Treatment can be equally difficult because oral agents have not yet been formally approved by the Food and Drug Administration for pediatric use, although they are often prescribed. Clinical trials of metformin for pediatric use are just getting under way.
And compliance and control are difficult to achieve in children, particularly in those who spend a great deal of their time unsupervised, says Goland.
"We do everything we can. We send nutritionists into their homes to look at what’s on the shelves; we even go shopping with them. We involve the families, friends, even the community to help them understand the seriousness of the problem."
The age of onset is not suddenly dipping downward, says Jones. "These are kids who have a predisposition because of family history, genetics, whatever. They might still have developed diabetes, but maybe not until their 40s or even later if they weren’t obese," he explains.
Rosenbloom echoes those concerns and raises yet another fearsome aspect of the disease that may be just around the corner — a wild swing in the number of diabetic complications among young people. "We may be facing an enormous epidemic of complications in the coming years," he says.
Is the age to start dialysis dropping?
Japan is already seeing a "tremendous increase" in end-stage renal disease, or ESRD, among diabetics whose onset was between the ages of 30 and 35. This trend, Rosenbloom says, causes him to speculate that the age at which young diabetic adults may need dialysis may drop to the early 30s or even into the 20s if the current trend in the United States continues.
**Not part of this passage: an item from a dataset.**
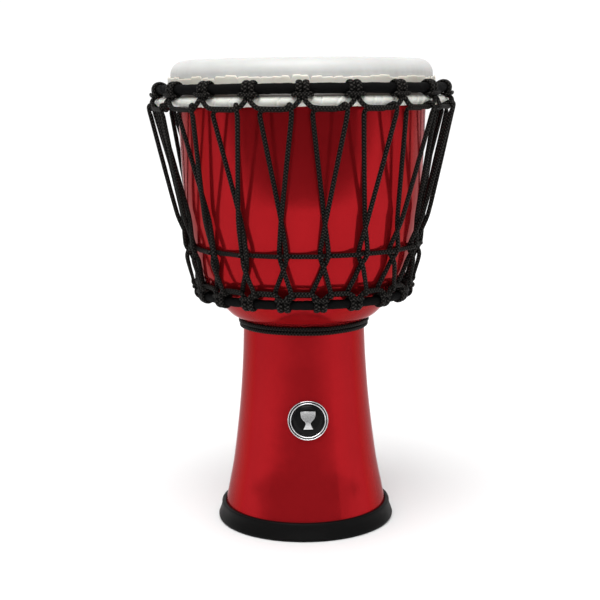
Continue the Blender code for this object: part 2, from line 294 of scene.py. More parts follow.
def foam_material():
    s = Shader("badge_foam")
    cells = s.noise(1400.0, 3.0)
    s.set(Base_Color=s.mix(cells, (0.22, 0.22, 0.22, 1), (0.34, 0.34, 0.34, 1)), Roughness=0.9)
    s.bump(cells, 0.0002, 0.6)
    return s.material


# The floor's distances in front of the drum, in metres, where it is fully grey and fully pale.
FLOOR_GREY_FROM, FLOOR_PALE_FROM = -1.25, -0.80


def floor_material():
    """A pale floor that falls off to grey well in front of the drum, for its gloss to reflect."""
    s = Shader("pale_floor")
    depth = s.node("ShaderNodeSeparateXYZ", {"Vector": s.place()}).outputs["Y"]
    wander = s.range(s.noise(3.0), 0.3, 0.7, -0.02, 0.02)
    shade = s.range(s.math("ADD", depth, wander), FLOOR_GREY_FROM, FLOOR_PALE_FROM, 0.0, 1.0)
    s.set(Base_Color=s.mix(shade, (0.10, 0.10, 0.10, 1), (0.88, 0.88, 0.88, 1)), Roughness=0.75)
    return s.material


# ------------------------------------------------------------------ mesh helpers

def grid_piece(name, points, materials, wrap_along=False, wrap_around=True, uv=None, kinds=None):
    """A mesh from a grid of points in mm, (along, around, 3). uv holds lengths along and shares
    around; kinds gives a material number for each row of faces."""
    rows, columns = points.shape[:2]
    last_row = rows if wrap_along else rows - 1
    last_column = columns if wrap_around else columns - 1
    row, column = np.meshgrid(np.arange(last_row), np.arange(last_column), indexing="ij")
    next_row, next_column = (row + 1) % rows, (column + 1) % columns
    faces = np.stack([row * columns + column, row * columns + next_column,
                      next_row * columns + next_column, next_row * columns + column], axis=-1)
    mesh = bpy.data.meshes.new(name)
    mesh.from_pydata((points.reshape(-1, 3) * MM).tolist(), [], faces.reshape(-1, 4).tolist())
    for material in materials:
        mesh.materials.append(material)
    if kinds is not None:
        numbers = np.repeat(kinds[:last_row], last_column).astype(np.int32)
        mesh.polygons.foreach_set("material_index", numbers)
    if uv is not None:
        along, around = uv
        corners = np.empty((last_row, last_column, 4, 2), np.float32)
        for corner, (down, right) in enumerate(((0, 0), (0, 1), (1, 1), (1, 0))):
            corners[:, :, corner, 0] = along[row + down]
            corners[:, :, corner, 1] = around[column + right]
        mesh.uv_layers.new(name="UVMap").data.foreach_set("uv", corners.ravel())
    mesh.shade_smooth()
    obj = bpy.data.objects.new(name, mesh)
    bpy.context.scene.collection.objects.link(obj)
    return obj


def direction(angle, rise):
    """A unit vector away from the drum's axis, at an angle from the front (-Y) towards +X and
    rising above the level by rise, in degrees."""
    turn, lift = math.radians(angle), math.radians(rise)
    return (math.sin(turn) * math.cos(lift), -math.cos(turn) * math.cos(lift), math.sin(lift))


def turn_points(outline, angles):
    """(radius, height) pairs turned to each angle, counted from the front (-Y) towards +X."""
    outline = np.asarray(outline, float)
    turn = np.radians(angles)
    radius, height = outline[:, :1], outline[:, 1:]
    return np.stack([radius * np.sin(turn), -radius * np.cos(turn), height + 0 * turn], axis=-1)


def turned_piece(name, outline, materials, segments=200, kinds=None):
    points = turn_points(outline + outline[:1], np.arange(segments) * 360.0 / segments)
    return grid_piece(name, points[:-1], materials, wrap_along=True, kinds=kinds)


def arc(centre, radius, start, end, steps):
    angles = np.radians(np.linspace(start, end, steps + 1))
    return [(centre[0] + radius * math.cos(a), centre[1] + radius * math.sin(a)) for a in angles]


def smooth(points, per_span):
    """Points of a Catmull-Rom curve through the given ones."""
    ends = [points[0]] + points + [points[-1]]
    curve = []
    for a, b, c, d in zip(ends, ends[1:], ends[2:], ends[3:]):
        a, b, c, d = (np.array(p) for p in (a, b, c, d))
        for t in np.arange(per_span) / per_span:
            curve.append(tuple(0.5 * (2 * b + (c - a) * t + (2 * a - 5 * b + 4 * c - d) * t ** 2
                                      + (3 * b - a - 3 * c + d) * t ** 3)))
    return curve + [points[-1]]


def offset_inwards(outline, distance):
    outline = np.array(outline)
    along = np.gradient(outline, axis=0)
    along /= np.linalg.norm(along, axis=1)[:, None]
    return [tuple(p) for p in outline + np.stack([along[:, 1], -along[:, 0]], axis=1) * distance]


# ------------------------------------------------------------------ shell and foot

BOWL_OUTLINE = [(84.3, 310.6), (80.9, 232.0), (78.9, 214.0), (76.2, 198.0), (73.2, 184.0),
                (69.6, 172.0), (63.8, 162.0), (57.4, 153.6), (51.0, 146.6), (46.3, 143.4),
                (41.5, 141.3)]
STEM_OUTLINE = [(41.5, 141.3), (42.6, 113.0), (45.1, 81.0), (49.5, 45.0), (53.5, 23.5), (57.6, 3.0)]
WALL = 4.0
FOOT_OPENING = 52.5
FOOT_LIP = 55.9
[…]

He notes that under the old model in which a Type II diabetic might be diagnosed at 40 or 50, it might take 20 years or more to get to ESRD, and the patient "might have died of something else before that."
But a person diagnosed with Type II at age 15, 20, or even 30 could reach ESRD at a far younger age.
"This is only the tip of the iceberg in terms of diabetic complications," says Rosenbloom. "It’s just easier to monitor nephropathy because of the need for dialysis." He also predicts that retinopathy, neuropathy, and cardiac complications so commonly associated with diabetes are likely to follow suit.